■ TASK REQUIREMENTS ■
Repeat everything in the material exactly.

■ DATA EXTRACT ■
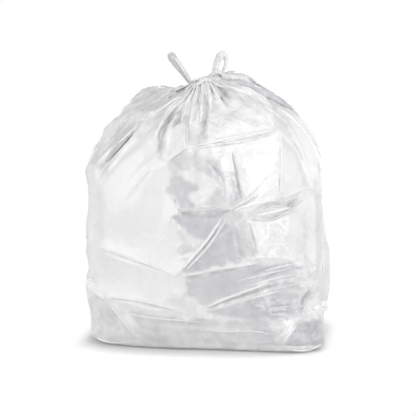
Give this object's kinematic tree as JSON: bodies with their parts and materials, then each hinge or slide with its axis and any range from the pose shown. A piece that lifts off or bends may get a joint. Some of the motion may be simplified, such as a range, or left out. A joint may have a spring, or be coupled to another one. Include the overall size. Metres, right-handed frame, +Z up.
{
  "type": "filled bin liner",
  "caption": "Full refuse sack of thin pale film, standing on its flat foot, gathered and knotted at the top, with ears of spare film above the knot.",
  "frame": {"origin": "centre of the flat foot, on the floor", "axes": "+X along the sack's width, to the right seen from the front; -Y towards the front; +Z up, towards the knot"},
  "size_m": [0.7009, 0.586, 0.8263],
  "materials": {
    "film": "glossy thin film, pale and slightly milky, with sharp creases"
  },
  "bodies": {
    "root": {"liner": "film"}
  },
  "joints": []
}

■ RESULT FOR THIS EXERCISE ■
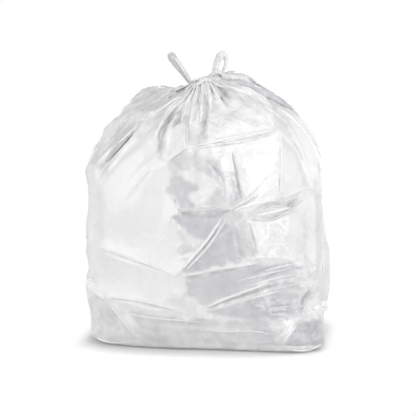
Give this object's kinematic tree as JSON: bodies with their parts and materials, then each hinge or slide with its axis and any range from the pose shown. A piece that lifts off or bends may get a joint. Some of the motion may be simplified, such as a range, or left out. A joint may have a spring, or be coupled to another one. Include the overall size. Metres, right-handed frame, +Z up.
{
  "type": "filled bin liner",
  "caption": "Full refuse sack of thin pale film, standing on its flat foot, gathered and knotted at the top, with ears of spare film above the knot.",
  "frame": {"origin": "centre of the flat foot, on the floor", "axes": "+X along the sack's width, to the right seen from the front; -Y towards the front; +Z up, towards the knot"},
  "size_m": [0.7009, 0.586, 0.8263],
  "materials": {
    "film": "glossy thin film, pale and slightly milky, with sharp creases"
  },
  "bodies": {
    "root": {"liner": "film"}
  },
  "joints": []
}